- [Request]
Seek out every line containing the word "context", and copy each.

- [Collected data]
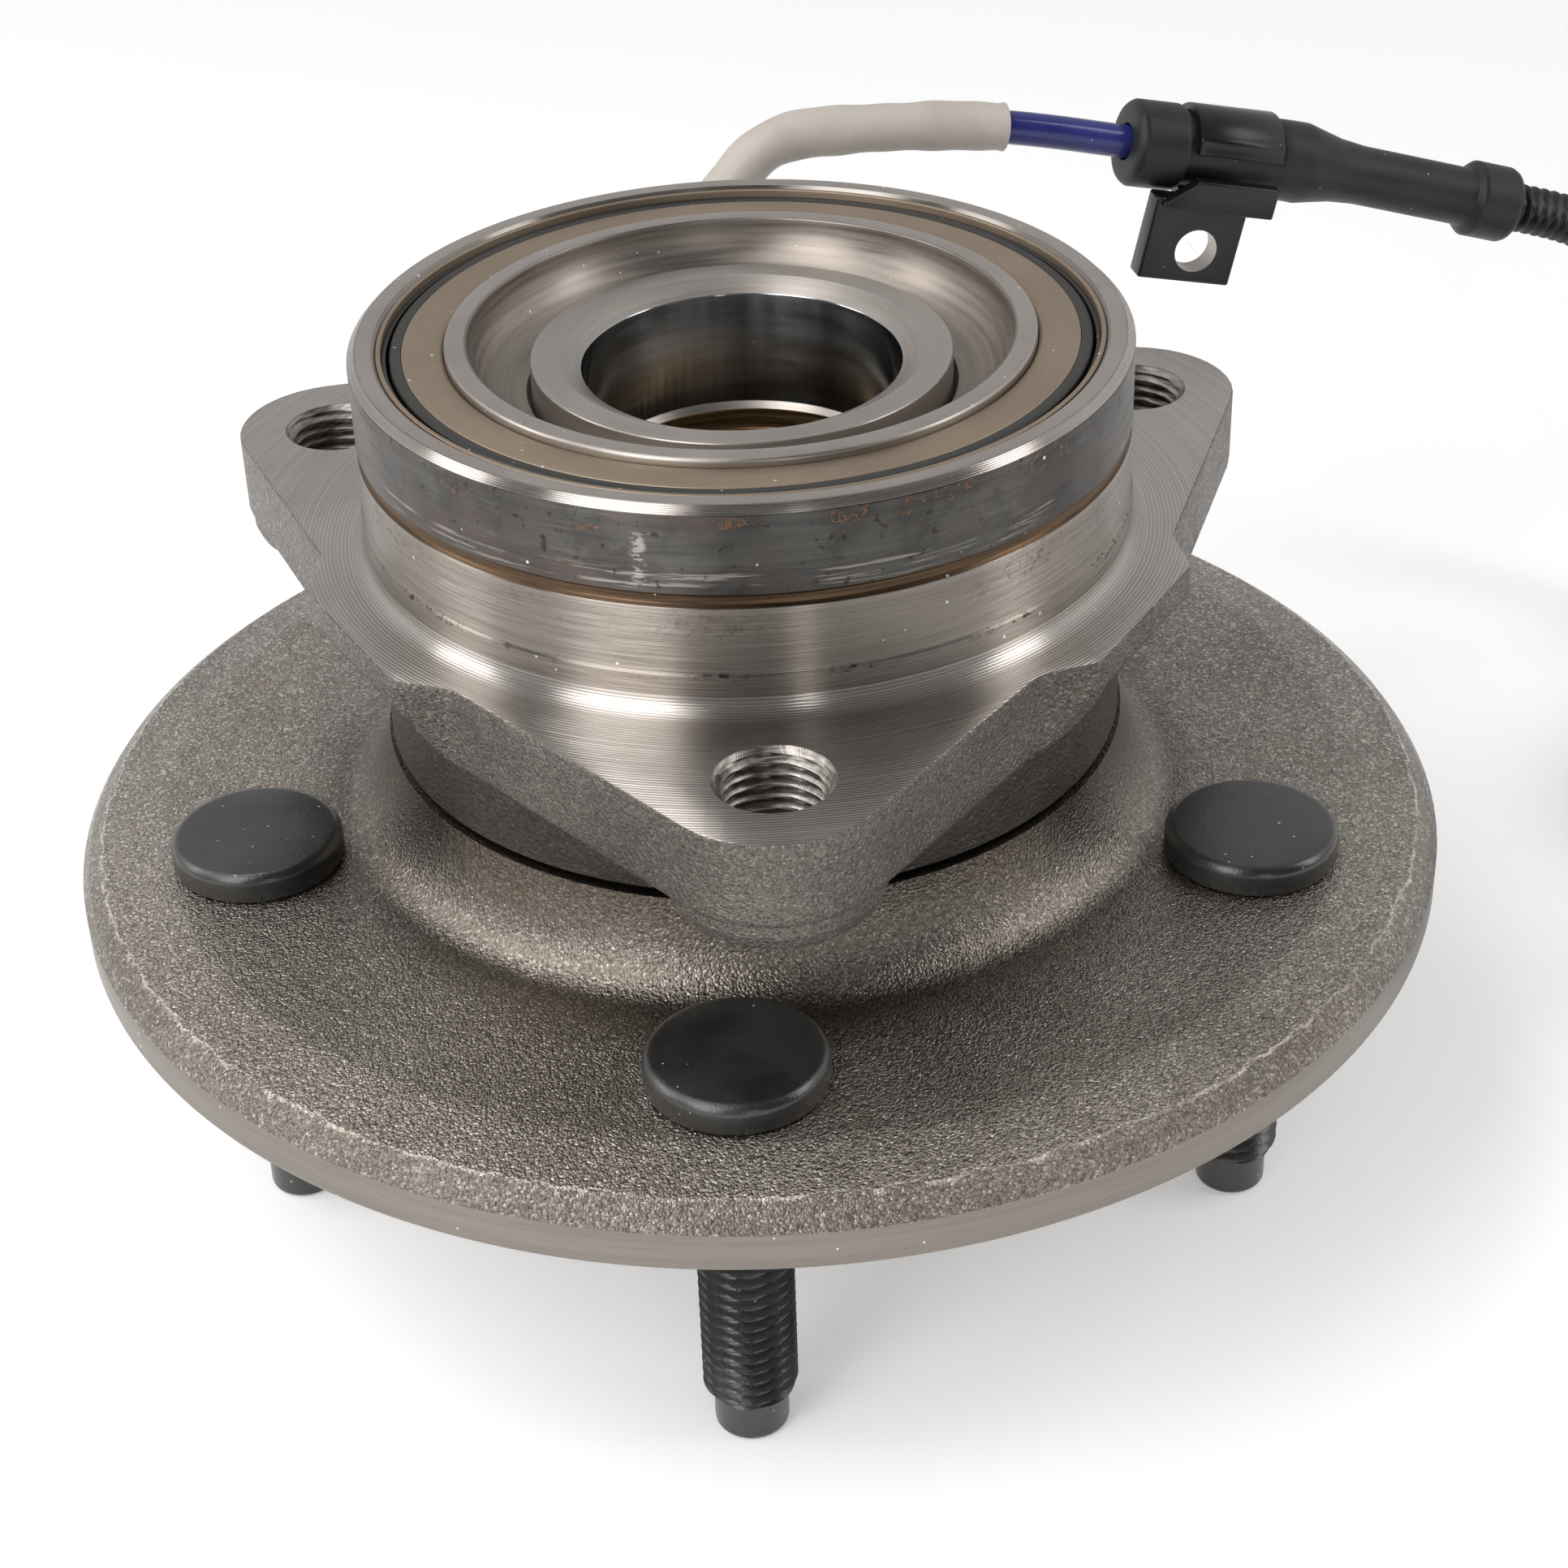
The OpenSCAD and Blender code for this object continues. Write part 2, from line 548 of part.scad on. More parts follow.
module race_ring(back, dished) {
    bore = spindle_d / 2 + press_gap;
    neck = inner_small_z - 0.5;
    rib_z = inner_large_z - rib_h * tan(roller_angle) + 0.1;
    front = [[bore, press_gap + 0.5], [bore + 0.5, press_gap], [inner_race(neck) + 0.9, press_gap],
        [inner_race(neck) + 0.9, neck], [inner_race(neck), neck],
        [inner_race(inner_large_z), inner_large_z + 0.1], [rib_r, rib_z],
        [rib_r, back - rim_edge], [rib_r - rim_edge, back]];
    rim_in = rib_r - rim_w;
    foot = bore + 0.65;
    dish = [for (a = [90:-10:0]) [foot + (rim_in - foot) * sin(a), back - dish_h * cos(a)]];
    turned(concat(front, dished ? concat(dish, [[bore, back - dish_h - 1.2]])
        : [[bore + 0.5, back], [bore, back - 0.5]]));
}
module inboard_row() translate([0, 0, bearing_z]) children();
module outboard_row() translate([0, 0, bearing_z]) mirror([0, 0, 1]) children();
module inboard_ring() color("#8c8480") inboard_row() race_ring(inboard_back, true);
module outboard_ring() color("#8c8480") outboard_row() race_ring(outboard_back - press_gap, false);
module inboard_rollers() color("#b8b4ae") inboard_row() roller_row();
module outboard_rollers() color("#b8b4ae") outboard_row() roller_row();
module inboard_cage() color("#3c3a34") inboard_row() cage_row();
module outboard_cage() color("#3c3a34") outboard_row() cage_row();

// Tone ring, pressed on the spindle's shoulder
module tone_ring() color("#6a6662") {
    step = 360 / tone_teeth;
    root = tone_r - 1.6;
    translate([0, 0, tone_z]) difference() {
        linear_extrude(tone_w) polygon([for (i = [0:tone_teeth - 1]) each
            [polar(root, (i - 0.32) * step), polar(tone_r, (i - 0.22) * step),
                polar(tone_r, (i + 0.22) * step), polar(root, (i + 0.32) * step)]]);
        translate([0, 0, -1]) cylinder(r = rib_r + press_gap, h = tone_w + 2, $fn = 120);
    }
}

// Speed sensor with its seal ring and screw
module speed_sensor() color("#262626") at_sensor() difference() {
    union() {
        rotate([-90, 0, 0]) turned([[0, sensor_tip], [sensor_d / 2 - 0.4, sensor_tip],
            [sensor_d / 2, sensor_tip + 0.4], [sensor_d / 2, pad_y - 4],
            [sensor_d / 2 - o_ring_d / 2, pad_y - 4], [sensor_d / 2 - o_ring_d / 2, pad_y - 2.4],
            [sensor_d / 2, pad_y - 2.4], [sensor_d / 2, pad_y + 1], [0, pad_y + 1]], 48);
        translate([-sensor_head[0] / 2, pad_y, -sensor_head[2] / 2 + 1]) cube(sensor_head);
        translate([0, pad_y, -4]) cube([screw_x, ear_t, 9]);
        translate([screw_x, pad_y + ear_t, 0.5]) rotate([90, 0, 0])
            cylinder(r = 4.5, h = ear_t, $fn = 48);
        translate([0, pad_y + sensor_head[1], 0]) rotate([-90, 0, 0])
            cylinder(d1 = sleeve_d + 1.6, d2 = sleeve_d, h = sensor_neck, $fn = 48);
    }
    translate([screw_x, pad_y + ear_t + 1, 0]) rotate([90, 0, 0])
        cylinder(d = screw_d + 0.3, h = ear_t + 2, $fn = 32);
}
module sensor_o_ring() color("#1c1c1c") at_sensor() rotate([-90, 0, 0])
    translate([0, 0, pad_y - 3.2]) rotate_extrude($fn = 48)
        translate([sensor_bore_d / 2 - o_ring_d / 2 - 0.03, 0]) circle(d = o_ring_d - 0.1, $fn = 24);
module sensor_screw() color("#8e8a80") at_sensor()
    translate([screw_x, pad_y + ear_t, 0]) rotate([90, 0, 0]) difference() {
        union() {
            translate([0, 0, -4.5]) cylinder(d = 9, h = 4.5 - press_gap, $fn = 6);
            translate([0, 0, -press_gap]) cylinder(d = screw_d, h = ear_t + screw_len, $fn = 32);
        }
        translate([0, 0, -5]) cylinder(d = 4, h = 1.6, $fn = 32);
    }

// Lead
module lead_sleeve() color("#c8c3be")
    swept_tube(curve(sleeve_route, 2), sleeve_d / 2, sleeve_wall, 10);
module sensor_lead() color("#2d2d6e") swept_rod(curve(concat(sleeve_route,
    [for (i = [1:len(jacket_route) - 1]) jacket_route[i]],
    [for (i = [1:len(conduit_route) - 1]) conduit_route[i]],
    [for (i = [1:len(floor_route) - 1]) floor_route[i]]), 2), lead_d / 2, 8);
module lead_conduit() color("#3c3c3a")
    swept_tube(curve(conduit_route, 2), conduit_d / 2, conduit_wall, 10);
module lead_coil() color("#2d2d6e") translate([coil_x, coil_y, floor_z])
    rotate_extrude($fn = 90) translate([coil_r - lead_d / 2, 0])
        square([lead_d, (coil_turns + 1) * lead_d]);
module lead_tail() color("#2d2d6e") swept_rod(curve(tail_route, 2), lead_d / 2, 8);
module lead_grommet() color("#2a2a28") {
    first = norm(grommet_knee - grommet_start);
    second = norm(grommet_end - grommet_knee);
    bore = lead_d / 2 + lead_wall;
    rc = grommet_collar_d / 2;
    rb = grommet_d / 2;
    rt = grommet_tube_d / 2;
    re = end_collar_d / 2;
    rk = rb + 0.5;
    difference() {
        union() {
            along_lead(grommet_start, grommet_knee) rotate([0, 90, 0])
                turned([[0, 0], [rc - 1.2, 0], [rc, 1.2], [rc, collar_len - 1],
                    [rc - 1, collar_len], [rb, collar_len], [rb, first], [0, first]], 64);
            translate(grommet_knee) sphere(r = rk, $fn = 64);
            along_lead(grommet_knee, grommet_end) rotate([0, 90, 0])
                turned([[0, 0], [rk - 0.2, 0], [rk - 0.2, taper_start],
                    [rt + 0.6, (taper_start + 2 * taper_end) / 3], [rt, taper_end],
                    [rt, second - 8.4], [re - 0.5, second - 8], [re, second - 7.4],
                    [re, second - 1], [re - 1, second], [0, second]], 64);
        }
        along_lead(grommet_start, grommet_knee) rotate([0, 90, 0])
            translate([0, 0, -1]) cylinder(r = bore, h = first + 1, $fn = 48);
        translate(grommet_knee) sphere(r = bore + 0.1, $fn = 48);
        along_lead(grommet_knee, grommet_end) rotate([0, 90, 0])
            cylinder(r = bore, h = second + 1, $fn = 48);
    }
}
module lead_bracket() color("#2c2c2c") along_lead(grommet_start, grommet_knee) {
    in_r = grommet_d / 2 + press_gap;
    out_r = in_r + saddle_t;
    plate_y = -out_r - 0.4;
    difference() {
        union() {
            translate([saddle_x, 0, 0]) rotate([0, 90, 0])
                cylinder(r = out_r, h = saddle_len, $fn = 64);
            translate([saddle_x, plate_y, -out_r - lip[2] + 1]) cube([lip[0], lip[1], lip[2] + 2]);
            translate([plate_x, plate_y, -plate_drop])
                cube([plate_w, bracket_t, plate_drop - grommet_collar_d / 2]);
        }
        translate([saddle_x - 1, 0, 0]) rotate([0, 90, 0])
            cylinder(r = in_r, h = saddle_len + 2, $fn = 64);
        translate([plate_hole[0], plate_y - 1, plate_hole[1]]) rotate([-90, 0, 0])
            cylinder(d = bracket_hole_d, h = bracket_t + 8, $fn = 48);
    }
}

// Connector on the lead's end, lying on the standing surface
module at_plug() {
    end = tail_route[len(tail_route) - 1];
    translate([end[0], end[1], floor_z]) children();
}
module lead_connector() color("#24242a") at_plug() difference() {
    union() {
        translate([-plug[0] / 2, -plug[1], 0]) cube([plug[0], plug[1] - 6, plug[2]]);
        translate([0, -6.5, plug[2] / 2]) rotate([-90, 0, 0])
            cylinder(d = plug[2] - 1.4, h = 6.5, $fn = 48);
        translate([-latch[0] / 2, -plug[1] + latch_inset, plug[2] - latch_sink]) cube(latch);
    }
    translate([plug_wall - plug[0] / 2, -plug[1] - 1, plug_wall])
        cube([plug[0] - 2 * plug_wall, socket_depth + 1, plug[2] - 2 * plug_wall]);
    translate([0, -3.5, plug[2] / 2]) rotate([-90, 0, 0])
        cylinder(d = plug[2] - 4, h = 5, $fn = 48);
}
module connector_seal() color("#7a3b2e") at_plug() translate([0, -3.5 + press_gap, plug[2] / 2])
    rotate([-90, 0, 0]) difference() {
        cylinder(d = plug[2] - 4 - 2 * press_gap, h = 3.5, $fn = 48);
        translate([0, 0, -1]) cylinder(d = lead_d + 2 * press_gap, h = 6, $fn = 48);
    }
module connector_pins() color("#b08a4a") at_plug() for (s = [-0.5, 0.5])
    translate([s * pin_gap, -plug[1] + socket_depth - press_gap, plug[2] / 2]) rotate([90, 0, 0])
        cylinder(d = pin_d, h = pin_len, $fn = 24);

bearing_housing();
inboard_seal_case();
inboard_seal_lip();
outboard_seal_case();
outboard_seal_lip();
speed_sensor();
sensor_o_ring();
sensor_screw();
lead_sleeve();
sensor_lead();
lead_grommet();
lead_bracket();
lead_conduit();
lead_coil();
lead_tail();
lead_connector();
connector_pins();
connector_seal();
wheel_flange();
wheel_studs();
inboard_ring();
outboard_ring();
tone_ring();
seal_slinger();
slinger_rubber();
inboard_rollers();
inboard_cage();
outboard_rollers();
outboard_cage();
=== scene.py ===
import math

import bmesh
import bpy
import numpy as np
from mathutils import Matrix, Vector


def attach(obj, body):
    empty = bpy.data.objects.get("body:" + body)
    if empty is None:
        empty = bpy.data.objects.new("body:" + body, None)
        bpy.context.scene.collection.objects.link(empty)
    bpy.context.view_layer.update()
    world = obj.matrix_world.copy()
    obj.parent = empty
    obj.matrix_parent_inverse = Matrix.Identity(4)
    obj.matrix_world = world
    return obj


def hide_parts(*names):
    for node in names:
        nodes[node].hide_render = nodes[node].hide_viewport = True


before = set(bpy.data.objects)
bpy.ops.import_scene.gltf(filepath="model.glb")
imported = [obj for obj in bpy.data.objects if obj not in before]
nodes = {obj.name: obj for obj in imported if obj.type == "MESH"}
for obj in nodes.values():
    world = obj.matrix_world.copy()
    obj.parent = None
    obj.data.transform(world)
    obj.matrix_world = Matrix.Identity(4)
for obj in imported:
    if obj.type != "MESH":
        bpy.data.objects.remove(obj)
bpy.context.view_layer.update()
scene = bpy.context.scene
mm = 0.001

# Camera at the photograph's view, in millimetres and degrees
photoCamera = {
    "place": (-9.607, -349.603, 232.421),
    "turn": 2.144,      # to the right of +Y
    "down": 32.868,
    "roll": -1.9155,
    "lens": 70.417,
}


def newObject(name, data):
    made = bpy.data.objects.new(name, data)
    scene.collection.objects.link(made)
    return made


def placeCamera(view):
    turn, down, roll = (math.radians(view[k]) for k in ("turn", "down", "roll"))
    ahead = Vector((math.sin(turn) * math.cos(down), math.cos(turn) * math.cos(down), -math.sin(down)))
    side = Vector((math.cos(turn), -math.sin(turn), 0))
    up = side.cross(ahead)
    right = math.cos(roll) * side + math.sin(roll) * up
    top = -math.sin(roll) * side + math.cos(roll) * up
    data = bpy.data.cameras.new("photoCamera")
    data.lens = view["lens"]
    data.sensor_width = 36
    data.clip_start = 0.01
    scene.camera = newObject("photoCamera", data)
    rows = [(right[k], top[k], -ahead[k], view["place"][k] * mm) for k in range(3)]
    scene.camera.matrix_world = Matrix((*rows, (0, 0, 0, 1)))


placeCamera(photoCamera)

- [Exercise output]
        bpy.context.scene.collection.objects.link(empty)
    bpy.context.view_layer.update()
bpy.context.view_layer.update()
scene = bpy.context.scene